40 Years ago today was a momentous day in the human rights journey of disabled people. Up until that point it was generally expected that disabled people, who needed a level of care support, would spend their lives in institutions.
The entrenched inequality that disabled people faced ignited a small cohort of disabled people to form the Union of the Physically Impaired Against Segregation (UPIAS). This movement was founded by Paul Hunt in 1972 who was at that time was a resident in a Leonard Cheshire home. Other key members were Vic Finkelstein and Maggie and Ken Davis.
Vic Finkelstein, originally from South Africa and an anti-apartheid campaigner, was the first person to introduce the idea of disability as a capitalist creation. He understood disability to have a social relationship in which disabled people are oppressed. He wanted to overturn the concept of disability as purely a medicalised condition. The concept of ‘The Social Model of Disability’ was born.
Accentuate follows the Social Model principal, which means that we believe disabled people are disabled by the barriers they face rather than a medical condition. So, in other words, as a wheelchair user, if I have a car I can get in to, ramps into buildings where there are steps and lifts where there are stairs, then I am no longer disabled by my medical condition; as it is my environment and the attitudes of others that ‘disable’ me.
Equally radical was the need for disabled people to take back control of their own lives and in particular emancipate themselves from institutions which were really no better than prisons.
This understanding of disability as a social construct was the radical concept at the heart of UPIAS. It was revolutionary to create such a political movement, but equally radical was the need for disabled people to take back control of their own lives and in particular emancipate themselves from institutions which were really no better than prisons.
Pioneering independent living
Having first hand experience of this injustice Maggie and Ken Davis went about trying to change the very system that wanted to keep them from living independently. In September 1972 they decided to establish a cooperative that would look to buy land, commission architects and design their own housing scheme. This was to be known as the Grove Road Housing Scheme.

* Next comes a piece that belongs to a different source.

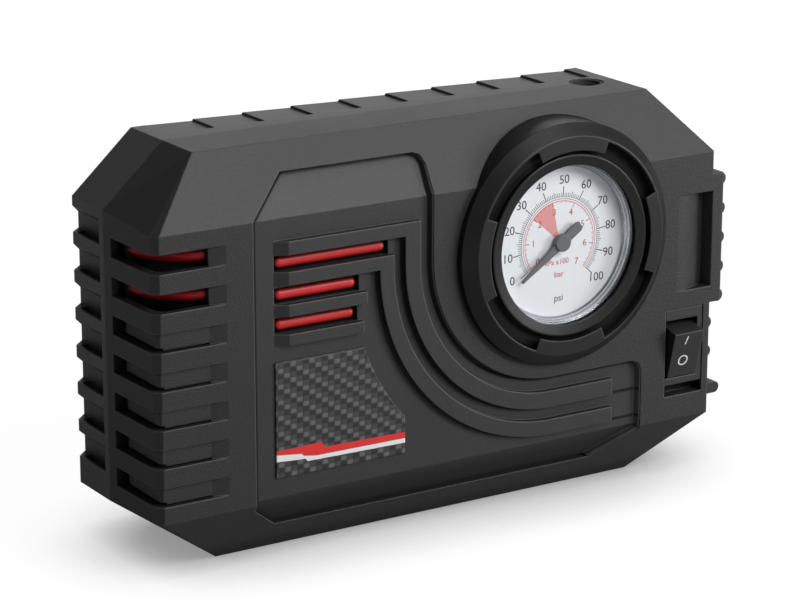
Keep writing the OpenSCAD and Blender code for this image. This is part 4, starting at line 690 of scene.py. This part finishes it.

Four years later, on 13th September 1976, Maggie and Ken moved into their own home, which they had designed specifically to enable them to have independence. A kitchen sink was brought in from Sweden, lowered kitchen work surfaces and ceiling hoists allowed access from bed to chair to bathroom. It was the way they approached the design process, working closely with the architects, ensuring the building and the adaptations met their needs, which meant they were no longer reliant on non-disabled people helping them.
Maggie and Ken were told time and time again by ‘the professionals’ that they couldn’t do it and it wouldn’t work. It was a hard won battle to prove them wrong.
Maggie and Ken were told time and time again by ‘the professionals’ that they couldn’t do it and it wouldn’t work. It was a hard won battle to prove them wrong. At this moment in time when we are hearing the Paralympic slogan ‘yes I can’ perhaps we need to reflect more widely and think about the daily battles for rights that disabled people have spearheaded over the last 40 years. Maggie and Ken paved the way for me to live in my own home, but I am one of the disabled people who used to receive Independent Living Fund money to pay for support in my home. I cherish my independence. Let’s learn from history and ensure that the fight Maggie and Ken led was not in vain and our rights to equal treatment and opportunities are protected for the next 40 years.
Maggie’s legacy at RIBA and the V&A
History of Place provides an opportunity for us to share and protect this valuable heritage. We are currently working with the V&A London and RIBA to catalogue and safe guard Maggie’s wonderful archive material.